Im April waren Überschriften für und mit Baerbock enorm positiv, im Mai kamen die Fehler im Lebenslauf und das Nachmelden der Nebeneinkünfte derart stark negativ in die Nachrichten, dass der durchschnittliche Sentiment Score aller Nachrichten entsprechend negativ wurde – ähnlich wie bei Schulz!

Kausaler Zusammenhang zwischen Sentiment und Umfragewerten?
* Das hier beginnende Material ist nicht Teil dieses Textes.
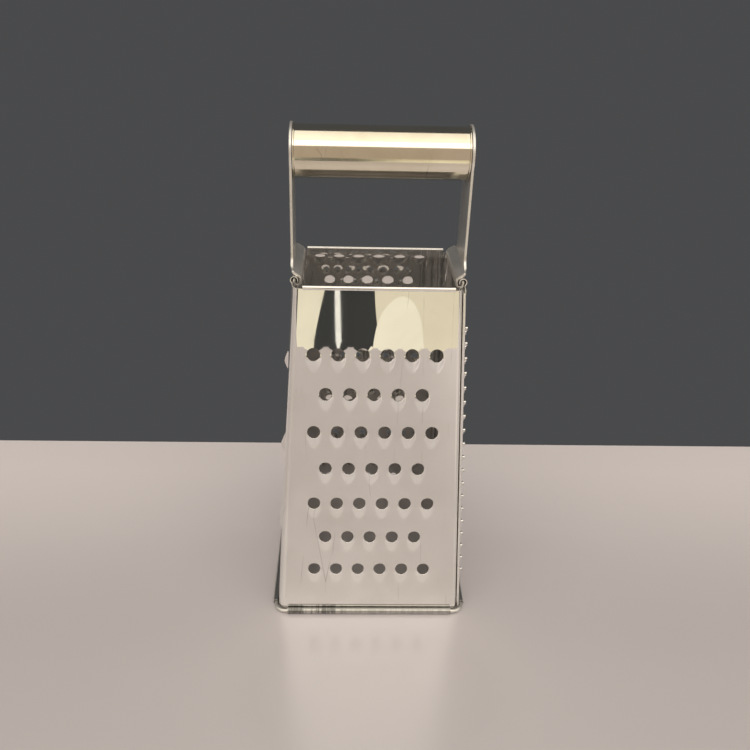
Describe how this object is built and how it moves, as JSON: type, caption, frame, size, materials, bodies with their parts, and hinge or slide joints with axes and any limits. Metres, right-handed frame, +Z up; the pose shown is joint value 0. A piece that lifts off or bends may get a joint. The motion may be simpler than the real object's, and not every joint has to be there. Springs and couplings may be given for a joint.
{
  "type": "box grater",
  "caption": "Tall box-shaped sheet steel kitchen grater with coarse, fine, rasp and slicing walls, open top and foot, and a tube grip across the top on hooked straps.",
  "frame": {"origin": "middle of the foot's outline, on the table that the grater stands on", "axes": "+Z up to the grip, +X along the grip towards the rasp wall, -Y the way the coarse wall faces"},
  "size_m": [0.0952, 0.0702, 0.2304],
  "materials": {
    "polished_sheet": "polished",
    "strap_steel": "polished",
    "grip_steel": "satin"
  },
  "bodies": {
    "grater": {"front_left_sheet": "polished_sheet", "rear_right_sheet": "polished_sheet", "foot_wire": "strap_steel", "left_strap": "strap_steel", "right_strap": "strap_steel"},
    "grip": {"grip_tube": "grip_steel"}
  },
  "joints": [
    {"name": "grip_spin", "type": "hinge", "parent": "grater", "child": "grip", "pos_m": [0, 0, 0.2188], "axis": [1, 0, 0], "continuous": true}
  ]
}
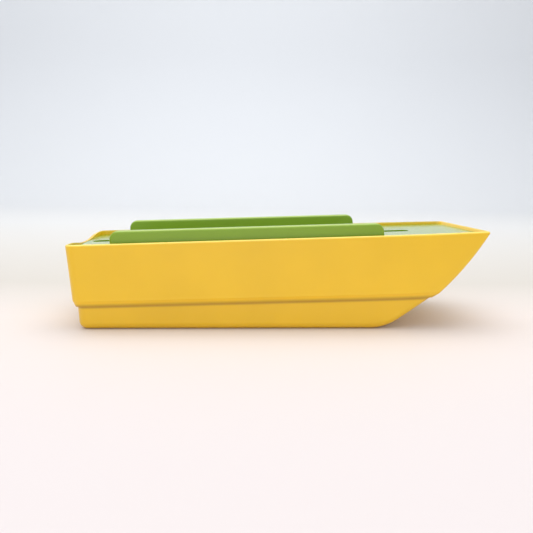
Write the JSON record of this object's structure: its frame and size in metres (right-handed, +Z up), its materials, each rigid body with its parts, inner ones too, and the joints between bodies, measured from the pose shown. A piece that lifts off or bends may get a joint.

Der Rückgang der Umfragewerte der Grünen auf das vorherige Niveau die Folge. Ob hier eine Kausalität vorliegt ist schwer zu sagen. Ich halte einen Zusammenhang zwischen negativer Berichterstattung und im folgenden sinkende Umfragewerte allerdings für plausibel. Ein allgemeiner negativer Effekt nach dem Hype ist sicher normal, aber der zeitliche Zusammenhang mit dem Wechsel im Ton der Berichterstattung sehr markant.

Verantwortung der Medien?

Die Frage, die sich aus dieser kleinen Analyse ergibt: Welche Verantwortung haben die Medienmacher in diesem Zusammenhang? Ist es zu viel Hype und zu viel Negatives? Wäre eine etwas weniger ausladende Berichterstattung insgesamt sinnvoll? Wäre sie machbar? Eher unwahrscheinlich, es geht schließlich im Klicks, um Leser und deren Interessen.
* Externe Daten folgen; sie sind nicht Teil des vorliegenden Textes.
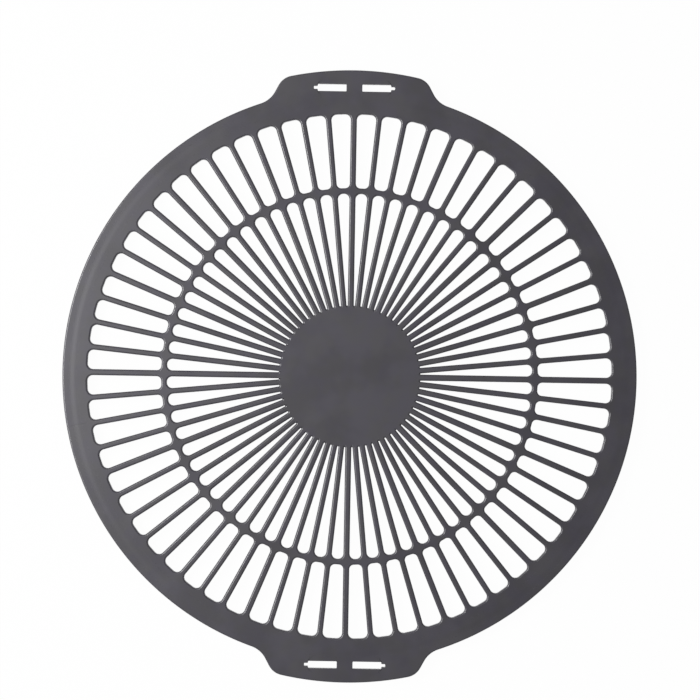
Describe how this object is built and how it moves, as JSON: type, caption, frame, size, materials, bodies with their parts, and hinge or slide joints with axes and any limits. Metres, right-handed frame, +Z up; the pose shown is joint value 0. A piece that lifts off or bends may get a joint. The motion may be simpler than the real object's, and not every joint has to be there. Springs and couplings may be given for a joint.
{
  "type": "cake divider",
  "caption": "Flat round cake divider and cooling rack: radial bars from a solid hub to a rim, tied by a ring, with two holding tabs and thin marking ribs underneath.",
  "frame": {"origin": "under the centre of the disc, on the surface that the marking ribs stand on", "axes": "+Z up, towards the flat face that cakes and biscuits cool on; +Y along the two holding tabs; +X across the disc"},
  "size_m": [0.3, 0.32, 0.008],
  "materials": {
    "grey_plastic": "satin moulded polypropylene, dark grey with a slight violet tint and a very fine grain"
  },
  "bodies": {
    "root": {"divider_disc": "grey_plastic"}
  },
  "joints": []
}
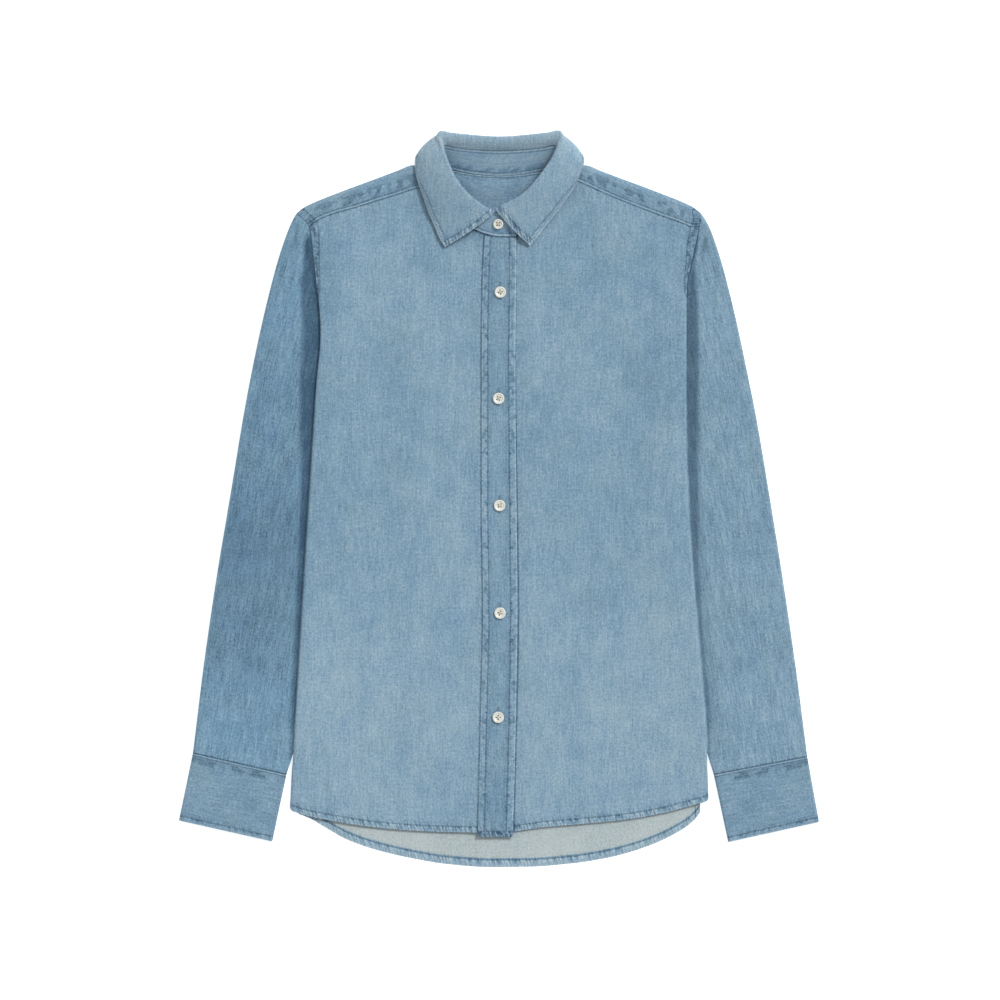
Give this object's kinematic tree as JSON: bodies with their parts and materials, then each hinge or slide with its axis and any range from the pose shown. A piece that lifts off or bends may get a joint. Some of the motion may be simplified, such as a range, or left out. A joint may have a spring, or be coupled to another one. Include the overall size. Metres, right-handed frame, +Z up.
{
  "type": "denim shirt",
  "caption": "Long-sleeved denim shirt with a turned-down collar, buttoned placket and plain cuffs, laid flat on its back with the sleeves beside the body.",
  "frame": {"origin": "on the surface the shirt lies on, under the middle of its outline", "axes": "+X to the wearer's left, +Y along the body towards the collar, +Z up out of the front"},
  "size_m": [0.6277, 0.7212, 0.0258],
  "materials": {
    "back_denim": "matte washed denim",
    "yoke_denim": "matte washed denim",
    "front_denim": "matte washed denim",
    "placket_denim": "matte washed denim",
    "sleeve_denim": "matte washed denim",
    "cuff_denim": "matte washed denim",
    "collar_denim": "matte washed denim",
    "pearl": "satin pearl"
  },
  "bodies": {
    "root": {"back": "back_denim", "yoke": "yoke_denim", "front_right": "front_denim", "front_left": "front_denim", "placket": "placket_denim", "sleeve_right": "sleeve_denim", "sleeve_left": "sleeve_denim", "cuff_right": "cuff_denim", "cuff_left": "cuff_denim", "collar_stand": "collar_denim", "collar": "collar_denim", "button_collar": "pearl", "button_1": "pearl", "button_2": "pearl", "button_3": "pearl", "button_4": "pearl", "button_5": "pearl"}
  },
  "joints": []
}
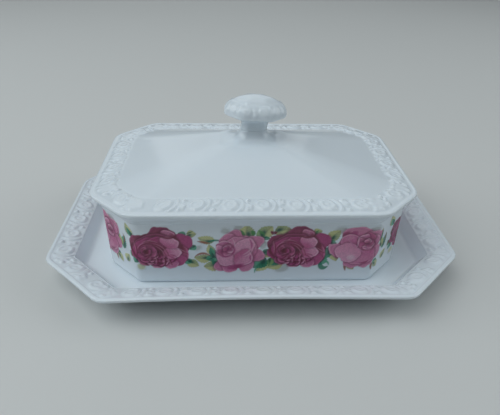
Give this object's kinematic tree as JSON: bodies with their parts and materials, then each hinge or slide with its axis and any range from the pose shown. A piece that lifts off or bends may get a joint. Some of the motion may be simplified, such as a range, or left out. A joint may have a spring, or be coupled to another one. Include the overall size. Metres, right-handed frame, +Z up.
{
  "type": "butter dish",
  "caption": "Covered butter dish: eight-sided porcelain tray with a broad relief rim and a lift-off cover with a hipped roof, a projecting relief cornice and a mushroom knob.",
  "frame": {"origin": "middle of the foot ring's underside", "axes": "+X along the dish's length, +Y along its width, +Z up to the knob"},
  "size_m": [0.24, 0.17, 0.0997],
  "materials": {
    "glazed_porcelain": "clear gloss glaze over white porcelain, edges of the relief softened by the glaze",
    "rose_transfers": "fired enamel transfer under a gloss flux, roses in crimson and pink with green leaves"
  },
  "bodies": {
    "tray": {"tray": "glazed_porcelain"},
    "cover": {"cover_shell": "glazed_porcelain", "cover_knob": "glazed_porcelain", "transfer_front": "rose_transfers", "transfer_back": "rose_transfers", "transfer_right": "rose_transfers", "transfer_left": "rose_transfers", "transfer_front_right": "rose_transfers", "transfer_back_right": "rose_transfers", "transfer_back_left": "rose_transfers", "transfer_front_left": "rose_transfers"}
  },
  "joints": [
    {"name": "cover_lift", "type": "slide", "parent": "tray", "child": "cover", "axis": [0, 0, 1], "range_m": [0, 0.15]}
  ]
}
Medienvertreter werden zudem entgegnen, die Kandidaten selbst machen die Überschriften durch ihr Handeln und (Fehl-)verhalten. Das stimmt bis zu einem gewissen Grad auch, es wird aber aus vielen Kleinigkeiten Skandale gemacht und lang wie Kaugummi gezogen, sofern es noch klickwert genug ist. Dafür sorgen wiederum eben jene Überschriften, die hier analysiert werden.

Schmutzige Wäsche? Wahlkampf-Methoden mit US-Vorbild?
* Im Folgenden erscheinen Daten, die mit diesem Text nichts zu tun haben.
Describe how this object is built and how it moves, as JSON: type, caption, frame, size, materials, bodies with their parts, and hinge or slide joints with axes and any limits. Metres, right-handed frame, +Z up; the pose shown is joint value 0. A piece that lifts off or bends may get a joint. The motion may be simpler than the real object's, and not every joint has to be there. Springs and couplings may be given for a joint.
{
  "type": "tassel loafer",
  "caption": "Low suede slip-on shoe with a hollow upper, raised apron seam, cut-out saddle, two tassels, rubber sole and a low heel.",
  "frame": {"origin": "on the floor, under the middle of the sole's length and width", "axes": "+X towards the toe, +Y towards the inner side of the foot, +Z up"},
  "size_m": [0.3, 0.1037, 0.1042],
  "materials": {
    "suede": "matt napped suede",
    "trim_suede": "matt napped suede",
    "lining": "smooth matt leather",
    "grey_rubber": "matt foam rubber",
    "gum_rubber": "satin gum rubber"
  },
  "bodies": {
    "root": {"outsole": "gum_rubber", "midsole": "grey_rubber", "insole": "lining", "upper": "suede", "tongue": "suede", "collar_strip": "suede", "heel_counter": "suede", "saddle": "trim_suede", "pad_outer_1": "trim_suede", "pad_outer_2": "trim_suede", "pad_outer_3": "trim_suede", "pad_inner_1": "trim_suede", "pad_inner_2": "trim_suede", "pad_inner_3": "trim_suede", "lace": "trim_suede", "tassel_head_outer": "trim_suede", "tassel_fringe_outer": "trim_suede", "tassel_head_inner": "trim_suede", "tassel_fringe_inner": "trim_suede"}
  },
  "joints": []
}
Der Vorwurf Sigmar Gabriels hallt noch in den Ohren: „Gabriel warnt vor Wahlkampf à la USA“. Das war 2017. Die Füllmenge an schmutziger Wäsche, die im Laufe des Wahljahres und insbesondere nach Bekanntgabe einer Kanzlerkandidatur sich anhäuft, ist offenkundig gewaltig. Das zeigen auch die letzten beiden Monate nochmal eindrucksvoll. Welchen Einfluss die Gegenseite ausübt und was bei Medien hausgemacht ist kann ich nicht einschätzen. Ich kann mir aber den Lobby-ähnlichen Einfluss Partei-finanzierter Treiber auf die Themenfindung der Redaktionen gut vorstellen. Keine schöne Vorstellung …

Wenn wir bei der Verantwortung der Medien bleiben: Es ist richtig, wenn die Vergangenheit der Kandidierenden für hohe politische Ämter auf Ungereimtheiten geprüft wird. Einen erschlichenen Doktortitel erst zwei Jahre nach der Wahl aufzudecken, ist für alle Seiten unschön.

Wenn es aber ausufert, also aus kleineren Ungereimtheiten wochenlang Schlagzeilen gebildet werden, muss man die Grenzen des noch erforderlichen hinterfragen. Das gilt für SPD, Grüne, CDU/CSU, FDP, Linke und AfD gleichermaßen. Es wird zu oft übertrieben und die Stimme der Vernunft, die es ja auch durchaus gibt in der Medienlandschaft, erhält nicht die Aufmerksamkeit, die sie aus meiner Sicht verdient.

Auch Inhalte – immer wieder höre ich von den Kandidat*innen es gehe um Inhalte – gehen in der Masse der Artikel um Nebenschauplätze schlichtweg unter!

Über den Wahlkampf wird hier noch die ein oder andere Analyse erfolgen. Der Dreikampf Laschet, Baerbock und Scholz wird nochmal spannend. Wahrscheinlich nicht bezogen auf die K-Frage, jedoch bestimmt in der Quantität und Qualität der Berichterstattung, der Themen und des Tons der Überschriften – des Sentiments.

Welche Quelle leistet bei dieser Auswertung welchen Anteil?

Datenbasis und Infos zur Auswertung: Als Basis dienen Überschriften der veröffentlichten Online-Artikel seit 2017 folgender Quellen: bild.de, spiegel.de, stern.de, faz.net, sueddeutsche.de, focus.de, n-tv.de und zeit.de. Welt.de kam im Februar 2018 als neue Quelle hinzu.  – damit sind hier laut der Dezember IVW-Auswertung nach meedia.de 65% der Inland-Marktanteile für Nachrichtenangebote abgedeckt. Es wurde hierbei nicht nach Politik-Ressorts gefiltert. Es sind nicht ausnahmslos alle Artikel erfasst.